This article if taken at face value, especially by just looking at the images, somewhat misrepresents the first report, and the second report underplays the reasons for the new controls.

As you note, but don't highlight, the first report on the Moray Street site mainly makes the point that the controls do not allow flexibility for various factors at play there, especially whether or not a setback from a boundary up against a freeway is really necessary, and how plot ratios should be measured (and no i dont think they should include above ground carparks or amenity areas). What that report doesn't do is explore any of the 'floor area uplift' currently on offer such as providing office space or affordable housing, so just comparing what they first designed with a 'compliant; scheme isnt really very helpful.
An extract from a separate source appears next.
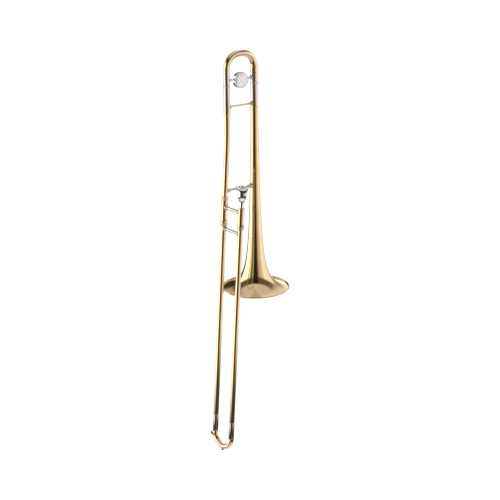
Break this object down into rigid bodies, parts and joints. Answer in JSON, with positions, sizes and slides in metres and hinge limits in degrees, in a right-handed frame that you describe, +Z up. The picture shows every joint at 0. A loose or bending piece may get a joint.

The second report concerns a very small site squeezed between existing taller buildings, where achieving a workable floorplate whilst providing the now expected 10m separation between towers doenst appear possible. Showing how apartments might be provided that dont look straight into other apartments / hotel rooms 6m away might have helped, but that isnt explored.

I think the reports are very useful, and certainly the department should have done some more case studies, and considered such issues as exactly how to measure floor area, whether freeway boundaries make a difference, whether existing towers actually have blank walls (not on the boundary) or non-habitable walls facing the proposed new one, and whether plot ratios should be same on every site, rather than perhaps higher adjacent to an open space like a freeway (or a park) or lower in an area where less dense development is warranted.

But yes I think it is perfectly reasonable to be saying that some sites are not now developable, and that really they never should have been - in fact it was the department ignoring existing 'guidelines' that suggested 10m minimum separation (preferably 24) between towers and the rather minimum plot-ratio-per-block that got us into the mess of 40 storey towers separated by 6m gaps with eternally dark apartments at the bottom in the first place !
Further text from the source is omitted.